Una larga fetta di scioperanti era costituita da impiegati comunali che chiedevano l’estensione, anche a loro, degli aumenti di stipendio che il governo centrale aveva riconosciuto agli impiegati statali. Dunque, la massa di popolo, esasperata, rumoreggiava e chiedeva di essere ascoltata. I più minacciosi brandivano randelli e rami “strappati” dagli alberi di piazza Massimo. Nulla di più. Gli animi, però, si esagitarono quando si apprese che il prefetto on. D’Antoni e l’alto commissario on. Aldisio (ex ministro badogliano molto legato a don Luigi Sturzo) erano a Roma. Un viceprefetto, che in quel momento era la più alta carica governativa in città, in preda a paura e preoccupazione, invece di tentare di sedare gli animi, chiamò per telefono il comando militare della Sicilia e chiese l’invio di un congruo contingente di soldati. Il nucleo di carabinieri armati in servizio davanti al portone di palazzo Comitini, evidentemente, a suo giudizio, non era in grado di fronteggiare la situazione.
La richiesta, stranamente, fu prontamente accolta dai comandi della Sabaudia (il più alto in grado era il generale Giuseppe Castellano, colui che l’8 settembre del 1943 firmò, a Cassibile, l’armistizio con americani e inglesi). Arrivati in via Maqueda, provenienti dalla caserma “Scianna”, dopo una “misteriosa” sosta davanti la Questura in piazza Vittoria, i circa 50 soldati del 139° fanteria (divisione Sabaudia), quasi tutti sardi e comandati da un giovane tenentino siciliano di Canicattì, armati ciascuno di due pacchetti di cartucce e bombe a mano tipo Breda, senza alcuna provocazione (come mi ha raccontato 50 anni dopo l’ex soldato sardo Giovanni Pala, che si rifiutò di premere il grilletto del suo moschetto) cominciarono all’improvviso a sparare con i moschetti e a tirare bombe a destra e a manca. Una carneficina dal tragico bilancio: 24 morti e 158 feriti per la maggior parte ragazzi. Nessun morto e nessun ferito grave fra i soldati! L’eccidio, per ferocia e crudeltà, ha pochissimi precedenti nei 164 anni di vita unitaria italiana.

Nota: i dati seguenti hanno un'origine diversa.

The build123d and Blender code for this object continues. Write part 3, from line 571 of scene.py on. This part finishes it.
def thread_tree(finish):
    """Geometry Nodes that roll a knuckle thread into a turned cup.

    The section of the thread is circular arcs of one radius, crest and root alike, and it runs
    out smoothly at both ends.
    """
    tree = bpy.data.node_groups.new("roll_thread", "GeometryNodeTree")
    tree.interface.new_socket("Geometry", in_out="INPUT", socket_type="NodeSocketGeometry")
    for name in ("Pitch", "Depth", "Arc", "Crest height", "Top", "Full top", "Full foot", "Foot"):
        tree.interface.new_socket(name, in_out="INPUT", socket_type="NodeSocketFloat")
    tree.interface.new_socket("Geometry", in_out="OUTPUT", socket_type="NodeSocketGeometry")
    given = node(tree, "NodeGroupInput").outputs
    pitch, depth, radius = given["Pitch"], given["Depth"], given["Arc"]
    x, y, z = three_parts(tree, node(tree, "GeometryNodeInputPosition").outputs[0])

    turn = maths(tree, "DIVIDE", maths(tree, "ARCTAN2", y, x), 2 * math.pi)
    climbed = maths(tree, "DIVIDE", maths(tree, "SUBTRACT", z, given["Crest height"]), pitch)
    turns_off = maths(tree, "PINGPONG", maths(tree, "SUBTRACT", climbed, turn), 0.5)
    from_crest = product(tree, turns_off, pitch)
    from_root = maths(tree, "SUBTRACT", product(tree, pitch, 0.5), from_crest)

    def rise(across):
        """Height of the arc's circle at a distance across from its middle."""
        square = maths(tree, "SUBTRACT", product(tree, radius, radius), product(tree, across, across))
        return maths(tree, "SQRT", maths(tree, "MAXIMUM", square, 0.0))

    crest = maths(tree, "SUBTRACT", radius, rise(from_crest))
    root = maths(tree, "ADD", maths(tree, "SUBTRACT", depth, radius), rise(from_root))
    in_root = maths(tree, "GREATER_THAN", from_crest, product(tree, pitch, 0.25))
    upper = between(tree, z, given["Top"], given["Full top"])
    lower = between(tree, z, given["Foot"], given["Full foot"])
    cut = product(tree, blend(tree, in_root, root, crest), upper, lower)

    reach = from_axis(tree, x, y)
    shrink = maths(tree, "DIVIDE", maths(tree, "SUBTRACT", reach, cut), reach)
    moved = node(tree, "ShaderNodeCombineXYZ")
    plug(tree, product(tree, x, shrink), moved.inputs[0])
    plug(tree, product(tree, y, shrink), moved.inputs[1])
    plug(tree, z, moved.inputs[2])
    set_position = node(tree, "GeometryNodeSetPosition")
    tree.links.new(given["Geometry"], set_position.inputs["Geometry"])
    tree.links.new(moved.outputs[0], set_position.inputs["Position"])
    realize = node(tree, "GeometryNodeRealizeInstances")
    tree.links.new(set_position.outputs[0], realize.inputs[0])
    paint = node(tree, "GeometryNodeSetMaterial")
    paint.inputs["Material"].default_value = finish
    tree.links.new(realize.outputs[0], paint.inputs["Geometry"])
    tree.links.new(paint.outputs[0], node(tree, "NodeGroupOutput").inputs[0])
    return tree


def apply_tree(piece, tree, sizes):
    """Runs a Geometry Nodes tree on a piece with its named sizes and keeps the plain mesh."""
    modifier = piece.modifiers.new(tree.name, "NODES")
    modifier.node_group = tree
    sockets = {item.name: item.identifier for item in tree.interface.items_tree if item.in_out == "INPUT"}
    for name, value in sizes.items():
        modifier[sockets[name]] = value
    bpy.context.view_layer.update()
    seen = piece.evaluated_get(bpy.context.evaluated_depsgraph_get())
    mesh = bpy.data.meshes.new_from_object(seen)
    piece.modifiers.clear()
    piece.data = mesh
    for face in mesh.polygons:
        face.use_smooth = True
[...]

Sicuramente i militari ubbidirono a un ordine preciso e spietato, forse premeditato. Sul grave fatto di sangue, da subito, scese il silenzio più assoluto.
Il processo-farsa che si tenne, il 22 febbraio del 1947, presso il tribunale militare di Taranto si svolse in poche ore in un clima surreale. I mandanti non sono stati mai individuati e i pochi soldati portati alla sbarra furono tutti assolti “per essere, i delitti, estinti da amnistia”. Oggi, si può affermare, dati e carte alla mano, che si può arrivare, se si vuole, alla verità. Che potrebbe risultare del tutto diversa di quella “propinata” frettolosamente dalle autorità pro-tempore e condita da silenzi omertosi, omissioni, sabotaggi (della strage, dei morti e dei feriti, negli archivi non c’è nemmeno una foto!), coperture e depistaggi.

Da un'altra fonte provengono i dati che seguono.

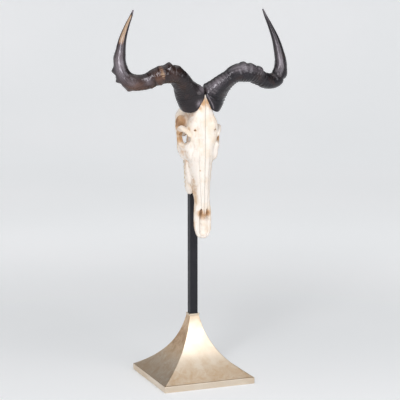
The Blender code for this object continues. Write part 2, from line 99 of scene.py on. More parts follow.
# Lumps on the horns: (station, degrees round, height, reach along, reach round in degrees). Degrees are 0 on
# the outer or lower side, 90 in front, 180 on the inner or upper side, and 270 behind.
RIGHT_LUMPS = (
    (6.52, 178, 9.4, 7.2, 42),
    (7.35, 170, 3.4, 6, 42),
    (5.62, 182, 3, 7.2, 36),
    (3.55, 180, -7.6, 24, 50),
    (2.00, 172, 7, 12, 56),
    (8.35, 78, -4, 3.2, 44),
    (8.80, 62, 3, 5, 34),
    (7.75, 40, 2.6, 6, 34),
    (10.52, 8, 5.8, 6.2, 36),
    (11.18, 6, -3.8, 2.8, 36),
    (11.50, 5, 6.6, 4.2, 34),
    (11.92, 3, -2.6, 3.2, 34),
    (12.33, 0, 8.4, 6.8, 38),
    (12.80, 0, -0.6, 4, 30),
    (13.50, 0, 3, 14, 40),
    (1.20, 136, 11.2, 23, 24),
)
LEFT_LUMPS = (
    (6.42, 178, 6.8, 8, 44),
    (7.20, 172, 3, 7, 40),
    (8.25, 178, 6.2, 9, 44),
    (8.75, 176, -2.2, 4, 40),
    (4.00, 180, -3, 20, 46),
    (2.00, 172, 8.5, 13, 60),
    (8.55, 95, -1.8, 3.4, 60),
    (11.10, 182, -4.2, 7.5, 46),
    (10.90, 0, 1.2, 6, 40),
    (11.36, 350, -12, 4.2, 70),
    (11.88, 350, 8.5, 7.8, 60),
    (12.45, 0, -1.2, 3.6, 30),
    (12.85, 0, 3, 7, 34),
    (1.20, 136, 9.2, 23, 24),
    (1.62, 124, -2.4, 2.2, 40),
)

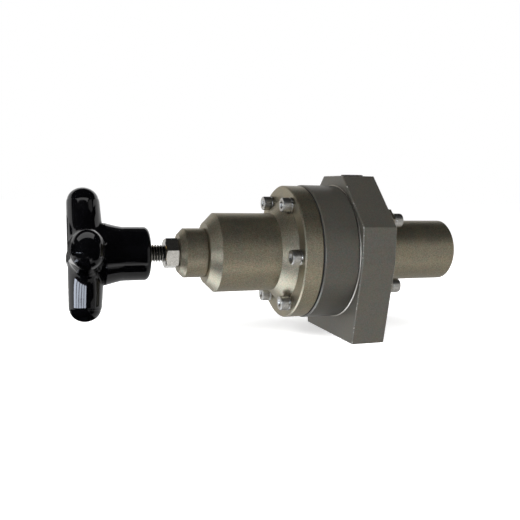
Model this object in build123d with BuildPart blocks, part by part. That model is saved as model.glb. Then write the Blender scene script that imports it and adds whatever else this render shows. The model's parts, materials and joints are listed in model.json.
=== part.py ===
from build123d import *
from math import cos, pi, radians, sin
import os

# Spring-loaded diaphragm pressure regulator, in millimetres. The valve axis runs along X: the knob is at -X,
# the rear cap at +X. The origin is the centre of the outlet port's mouth, on the base face of the port plate.

# Port plate, an eight-sided block: upright sides, cut at 45 degrees above them and tapered below them
plate_thickness = 17.4
plate_height = 80.4
plate_top_width = 22.0
plate_shoulder_width = 69.6
plate_taper_height = 39.5
plate_base_width = 53.5
plate_edge_break = 0.4
axis_height = 42.5

# Turned body, flange and spring housing, stacked in front of the plate
body_diameter = 66.0
body_length = 17.7
body_front_bevel = 0.55
body_back_bevel = 0.8
flange_diameter = 65.0
flange_thickness = 9.2
flange_bevel = 0.6
shoulder_diameter = 50.0
housing_diameter = 37.9
housing_length = 33.15
housing_nose_bevel = 4.5
housing_front_wall = 10.0
spring_bore_diameter = 28.0
neck_diameter = 23.3
neck_length = 12.6
neck_bevel = 2.5
neck_shank_diameter = 18.0
neck_shank_length = 9.2
neck_seat_bevel = 0.5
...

Nel 1994, la Provincia di Palermo ha fatto collocare nell’atrio di palazzo Comitini, su proposta di chi scrive (che ha redatto il testo) e dei familiari delle vittime, una lapide con i nomi e l’età dei 24 caduti. Il Municipio di Palermo, solo circa dieci anni fa, ha fatto affiggere una targa-ricordo in vicolo Sant’Orsola, ad angolo con la sede della Provincia, dove morti e feriti caddero a decine. Nessuna strada cittadina, a tutt’oggi, è stata intestata alle vittime della strage.
È auspicabile, infine, che le istituzioni della Repubblica (a qualsiasi livello) si prodighino perché sull’intera vicenda, finalmente, venga fatta piena luce sia per onorare la memoria delle innocenti vittime (tra cui molti ragazzi e due donne lavoratrici morte per l’esplosione di una bomba dentro i locali della loro stireria) che per colmare un grave “vuoto” storico frutto dell’oblio che, in Italia, caratterizza, purtroppo, tutte le stragi di Stato e non solo. Infine, è arrivato il momento, accogliendo il pressante invito di cittadini, superstiti e parenti delle vittime, di rivolgere un caloroso e sincero appello al Presidente della Repubblica, on. Sergio Mattarella, affinché conceda, in memoria delle 24 innocenti vittime, una medaglia d’oro al valor civile. Un doveroso riconoscimento per non dimenticare.